Pour tous les participants à cette journée l’objectif n’a pas changé : faire pression sur le gouvernement de Nagib Mikati pour qu’il transmette au Parlement la nouvelle grille des salaires dans la fonction publique et chez les enseignants du secteur privé. Le cabinet refuse de transférer cette grille, adoptée en Conseil des ministres en septembre dernier, tant qu’il n’aura pas défini les moyens de la financer.

Une foule « unie pour la dignité et l’unité nationale »
Face à la foule compacte, le président du syndicat des enseignants des écoles privées, Nehmé Mahfoud, appelle Nagib Mikati à convoquer le Conseil des ministres pour une réunion extraordinaire « demain ou après-demain au plus tard » afin de transférer, en vue de son adoption, la nouvelle grille des salaires au Parlement. « Si la grille n’est pas avalisée, nous resterons dans la rue », affirme M. Mahfoud.


Prenant la parole à son tour, Hanna Gharib, président du Comité de coordination syndicale (CCS), salue la foule venue de tout le Liban, une foule « unie pour la dignité et l’unité nationale ». « Qu’ils écoutent bien cette foule qui descend dans la rue depuis neuf jours, déclare le leader syndical. Que le gouvernement écoute notre message car cette mobilisation n’est que le début de la révolte des affamés », lance-t-il aux manifestants.
S’adressant aux directeurs des établissements scolaires et aux parents d’élèves, il ajoute : « Préparez-vous à une bataille cruciale si la grille n’est pas transférée au Parlement cette semaine. En plus des enseignants, ce seront les élèves de tout le Liban, ainsi que les étudiants de l’Université libanaise et des autres universités qui descendront dans la rue. »


« Ne touchez pas aux droits des enseignants », poursuit-il, mettant en garde contre toute modification de la grille des salaires, telle qu’approuvée par le gouvernement. « Nous l’avons dit et nous le répétons : si la grille n’est pas adoptée, préparez-vous à une grève générale et globale dans tout le Liban, et pas seulement dans le secteur éducatif. Tout le peuple libanais sera invité à être solidaire du CCS face aux voleurs et aux corrompus », souligne encore Hanna Gharib.
S’adressant à Nagib Mikati, M. Gharib ajoute : « Nous sommes mobilisés pacifiquement et démocratiquement loin des divisions politiques. Rejoignez le peuple libanais. Vous êtes le Premier ministre du Liban, écoutez ce que le Liban a à dire. »

Sourde oreille
 Mais du côté du gouvernement, les responsables continuent de faire la sourde oreille et, surtout, de prendre tout leur temps pour envisager des solutions. Hier matin, le ministre de l’Économie, Nicolas Nahas, a ainsi critiqué le mouvement de grève. « Il n’est pas normal que le gouvernement adopte des mesures qui risquent de mettre l’économie libanaise en péril », a-t-il dit à la Voix du Liban (93.3 FM).

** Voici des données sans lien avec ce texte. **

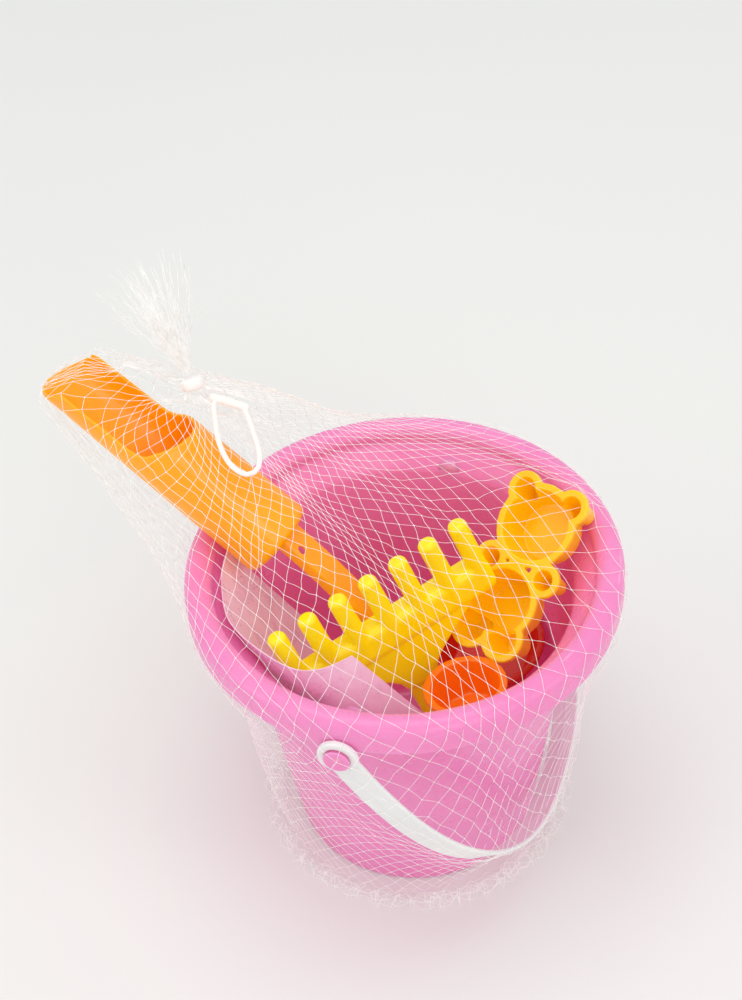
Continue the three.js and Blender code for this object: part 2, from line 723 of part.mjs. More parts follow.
function hangLoop() {
  const [from, to] = LOOP_BAR.map((p) => new THREE.Vector3(...p));
  const length = from.distanceTo(to);
  const bar = new THREE.CapsuleGeometry(1.9, length - 3.8, 5, 14);
  bar.applyQuaternion(
    new THREE.Quaternion().setFromUnitVectors(
      new THREE.Vector3(0, 1, 0), to.clone().sub(from).normalize(),
    ),
  );
  bar.translate(...from.clone().add(to).multiplyScalar(0.5).toArray());
  const path = new THREE.CatmullRomCurve3(LOOP_PATH.map((p) => new THREE.Vector3(...p)), true);
  const frames = path.computeFrenetFrames(28, true);
  const surface = (u, v, target) => {
    const k = Math.round(v * 28) % 28;
    const angle = (Math.round(u * 8) % 8) * (Math.PI / 4);
    target
      .copy(path.getPointAt(k / 28))
      .addScaledVector(frames.normals[k], LOOP_CORD * Math.cos(angle))
      .addScaledVector(frames.binormals[k], LOOP_CORD * Math.sin(angle));
  };
  const loop = solid(new ParametricGeometry(surface, 8, 28));
  return mesh("hang_loop", "clip_white", solid(bar).add(loop));
}

const toys = [scoop(), rake(), figureMould()];
const strap = bail();
const root = new THREE.Group();
root.add(bucket(), strap, ...toys, ...roundMoulds(), card());
root.add(netBag([strap, ...toys]), netTuft(), neckSeal(), hangLoop());

export default root;
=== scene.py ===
"""A sand bucket set in a net bag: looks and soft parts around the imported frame. Blender 4.5."""

import math
import random

import bmesh
import bpy
import numpy as np
from mathutils import Matrix, Vector
from mathutils.bvhtree import BVHTree


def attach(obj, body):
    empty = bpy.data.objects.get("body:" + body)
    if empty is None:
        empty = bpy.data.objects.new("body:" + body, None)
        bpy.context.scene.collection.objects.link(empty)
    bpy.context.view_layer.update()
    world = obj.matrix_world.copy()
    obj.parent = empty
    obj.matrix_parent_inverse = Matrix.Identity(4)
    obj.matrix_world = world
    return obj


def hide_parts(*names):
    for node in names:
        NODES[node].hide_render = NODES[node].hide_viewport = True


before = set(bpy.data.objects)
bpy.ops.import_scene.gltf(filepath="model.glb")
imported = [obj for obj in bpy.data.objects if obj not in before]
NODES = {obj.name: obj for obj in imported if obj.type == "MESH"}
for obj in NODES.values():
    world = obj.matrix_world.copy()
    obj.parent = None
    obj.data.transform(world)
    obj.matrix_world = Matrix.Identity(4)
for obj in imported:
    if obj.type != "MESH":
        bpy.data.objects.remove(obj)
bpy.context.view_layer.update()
MM = 0.001
FAR = 0.7

# the bucket, as the frame has it, in millimetres
RIM_INNER = 84.4
RIM_OUTER = 97.0
HEIGHT = 160.0
BASE_RADIUS = 58.5
WALL = 1.6
FLOOR = 2.2
WALL_TOP = 76.4
SKIRT_Z = 145.3
PIVOT_Z = 143.0
PIVOT_ANGLE = math.radians(-110)
BUCKET_SEGMENTS = 224
BOSS_SEGMENTS = 64

# the bail
BAIL_HALF_SPAN = 99.0
BAIL_REACH = 131.5
BAIL_SQUARENESS = 0.82
BAIL_DROP = math.radians(58)
STRAP_WIDTH = 14.4
STRAP_THICKNESS = 2.2
STRAP_STATIONS = 220
EYE_SEGMENTS = 72

# the net
NECK = Vector((-84.4, 50.2, 224.0)) * MM
NECK_WAY = Vector((-0.17, 0.4, 0.9)).normalized()
TUFT_WAY = NECK_WAY + Vector((-0.2, -0.05, 0))
NET_COLUMNS = 64
NET_ROW_STEP = 5.2 * MM
NET_FLOOR = 0.8 * MM
NET_ROUNDS = 160
NET_CONE = 0.03
NET_SAG = 26 * MM
NET_GAP = 0.7 * MM
THREAD = 0.1 * MM
KNOT = 0.38 * MM
TUFT_STRANDS = 150


# ---- materials ------------------------------------------------------------------------------

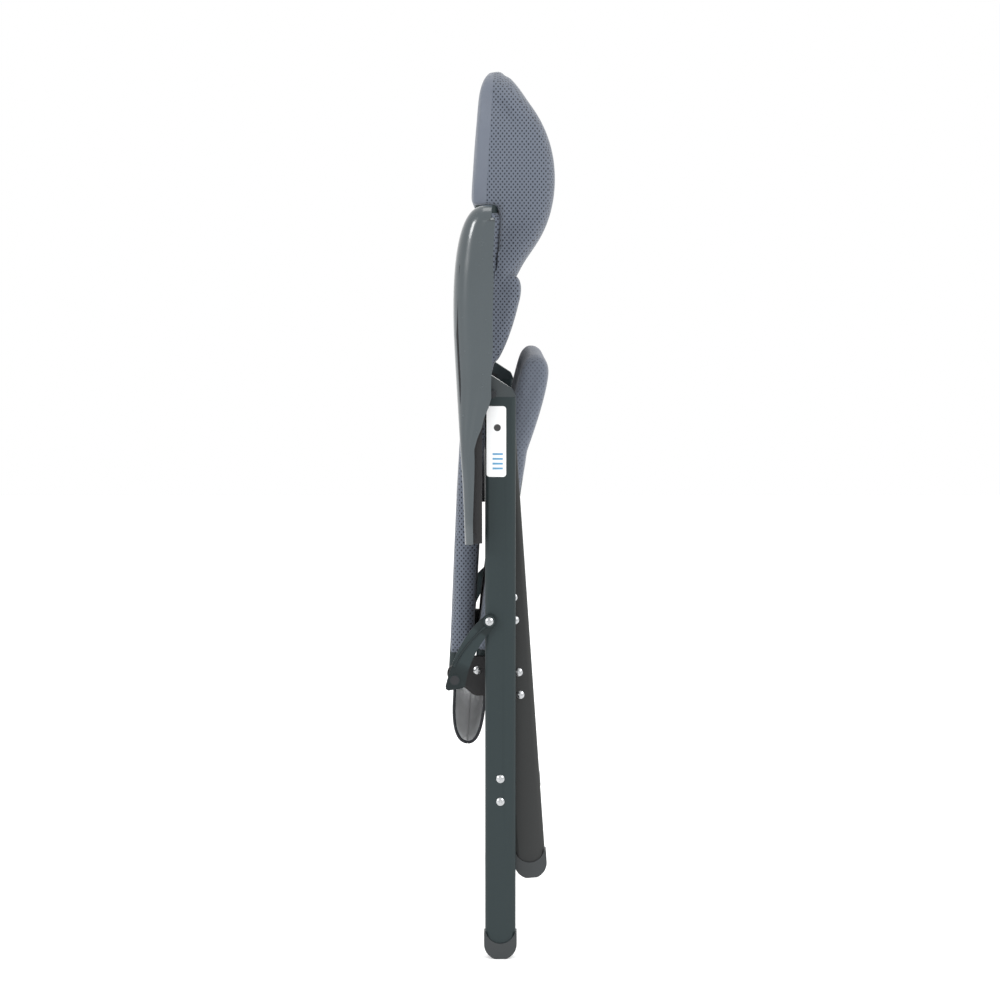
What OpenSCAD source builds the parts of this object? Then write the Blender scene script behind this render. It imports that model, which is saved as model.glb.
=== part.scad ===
// Folding reclining camp chair, shown folded flat and standing on its rear feet.
// +Z is up and +X is the side the sitter faces, so "left" parts lie towards +Y.
// Every left part is modelled once, and the right one is its mirror image.

/* [Leg tubes] */
// Depth of a leg tube, front to back
leg_d = 40; // [38:1:40]
// Thickness of a leg tube, side to side
leg_t = 20; // [18:1:20]
// Corner radius of a leg tube
leg_r = 6; // [4:0.5:7]
// Wall thickness of every metal tube
wall = 1.5; // [1.2:0.1:1.8]

/* [Outer legs] */
// Distance from the middle of the chair to the middle of an outer leg
outer_leg_y = 298; // [298:1:300]
// Height of the seam under the outer leg's top cap
outer_leg_top = 738; // [736:1:740]
// Height of the bolt where the legs cross
pivot_z = 690; // [688:1:692]
// Height of the crossbar between the outer legs
outer_bar_z = 223; // [180:1:240]

/* [Inner legs] */
// Distance from the middle of the chair to the middle of an inner leg
inner_leg_y = 274; // [272:1:274]
// Lean of the inner legs when the chair is folded, in degrees
inner_lean = 4; // [3.8:0.1:4.2]
// Length of an inner leg from the crossing bolt to the floor
inner_leg_len = 589; // [580:1:592]
// Length of an inner leg above the crossing bolt
inner_leg_over = 22; // [18:1:24]
// Distance from the crossing bolt down to the upper crossbar
inner_bar_up = 232; // [225:1:240]
// Distance from the crossing bolt down to the lower crossbar
inner_bar_low = 331; // [325:1:340]

/* [Seat and backrest] */
// Width over the upholstery
pad_w = 504; // [500:1:506]
// Depth of the flat-oval tube in the seat and backrest frames
oval_d = 30; // [28:1:30]
// Thickness of that tube, side to side
oval_t = 15; // [14:1:16]
// Distance from the middle of the chair to the middle of that tube
oval_y = 236; // [235:1:237]
// Lean of the rear half of the folded seat, in degrees
seat_lean = 7.6; // [7.4:0.1:7.8]
// Extra lean of the front half of the seat, in degrees
seat_bend = 7.1; // [6.8:0.1:7.4]
// Lean of the folded backrest, in degrees
back_lean = 3.3; // [3.1:0.1:3.5]
// Length of a backrest tube from the seat hinge to the top bow's bend
back_len = 697; // [680:1:705]

/* [Armrests] */
// Distance from the middle of the chair to an armrest's outer face
arm_out = 334; // [334:1:336]
// Width of an armrest
arm_w = 58; // [57:1:59]
// Wall thickness of an armrest
arm_wall = 3; // [2.5:0.1:3.2]
// Distance between the notches under an armrest
notch_pitch = 11.6; // [11:0.1:12]

/* [Fasteners] */
// Radius of the hinge bolts and pins
bolt_r = 4; // [3.5:0.1:4.2]
// Radius of the screw shanks
screw_r = 2.2; // [2:0.1:2.5]
// Radius of the screw heads
head_r = 5.3; // [5:0.1:5.6]
// Radial gap of a turning fit
run_gap = 0.06; // [0.03:0.01:0.1]

/* [Hidden] */
$fn = 64;
clear = 0.3;

// Feet: a half-round cap pushed over the end of a leg tube
foot_r = leg_d / 2 + 1.5;
foot_t = leg_t + 4;
foot_h = 35;
foot_floor = foot_r - 1.5;
foot_sole = 1.2;
foot_scoop_r = 19.7;
foot_scoop_z = 40.2;

// Top cap of an outer leg, which holds the pin that the armrest hooks onto
cap_plug = 32;
rack_pin_x = -10;
rack_pin_z = 742;
rack_pin_r = 5;
cap_edge = [
    [-leg_d / 2, outer_leg_top], [leg_d / 2, outer_leg_top], [leg_d / 2 - 1, outer_leg_top + 3],
    [leg_d / 2 - 4, outer_leg_top + 10], [-10, outer_leg_top + 27], [-15, outer_leg_top + 29],
    [-leg_d / 2 + 1, outer_leg_top + 27], [-leg_d / 2, outer_leg_top + 24]
];

// Crossbars: flat-oval tubes with a plug in each end
bar_d = 13;
bar_h = 40;
bar_screw_dz = 15;
bar_plug = 30;
inner_bar_x = 2;

// Half-moon links, outside the outer legs
link_x = -14.4;
link_z = 446;
link_in = outer_leg_y + leg_t / 2 + 1.5;
link_t = 4;
link_boss_t = 2;
link_screw_r = 3;

// Seat hinge: the line on which links, seat and backrest turn
hinge_x = -59.5;
hinge_z = 369;
bracket_in = oval_y + oval_t / 2 + 0.1;
bracket_out = bracket_in + 12.4;
bracket_screw_x = -30.5;
bracket_screw_z = 373.5;

// Seat: the rail's line passes through the seat pivot
seat_pivot_x = 8;
seat_pivot_z = 579;
seat_rail_tail = 229;
seat_rail_fore = 101;
seat_rail_tip = 81;
front_rail_gap = 2;
joiner_length = 30;
joiner_d = 18;
front_bar_r = 12;
front_bar_x = 45;
front_bar_z = 770;
rear_bar_r = 8;
rear_bar_x = -15.7;
rear_bar_z = 406;
stud_r = 7;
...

Au début de la séance du Conseil des ministres qui s’est tenue en début d’après-midi au Grand Sérail, le chef du gouvernement a invité les syndicalistes à « la patience », les appelant à ne pas recourir à l’escalade qui, selon lui, « ne mènera nulle part ».
« Personne ne s’oppose à la nouvelle grille des salaires, nous sommes en phase finale de l’évaluation des sources de son financement, a déclaré M. Mikati. Nous avons eu une série de réunions avec le Comité de coordination syndicale et nous lui avons expliqué la situation. Mais le comité a opté pour l’escalade dans la rue afin d’enregistrer un exploit médiatique immédiat », a affirmé le Premier ministre.


Quant au ministre des Finances, Mohammad Safadi, il avait déjà déclaré que « la situation économique ne permet pas » l’adoption de l’échelle des salaires. « Nous devons avant tout mettre en œuvre des réformes, car on ne peut pas avaliser la grille de telle sorte que le salaire minimum dans le public soit plus élevé que celui du secteur privé », a-t-il affirmé.
Il reste que les manifestants ne sont pas près de baisser les bras ni de se laisser abattre par les discours des ministres concernés. Ainsi, plusieurs établissements scolaires et des administrations publiques ont décidé de poursuivre la grève jusqu’à nouvel ordre et un bon nombre d’enseignants ont averti leur direction qu’ils ne seront pas présents aujourd’hui pour dispenser des cours. C’est donc avec une lueur d’espoir que les grévistes se sont dispersés à la fin de la journée en se lançant des « à demain » et en s’organisant pour la journée d’aujourd’hui.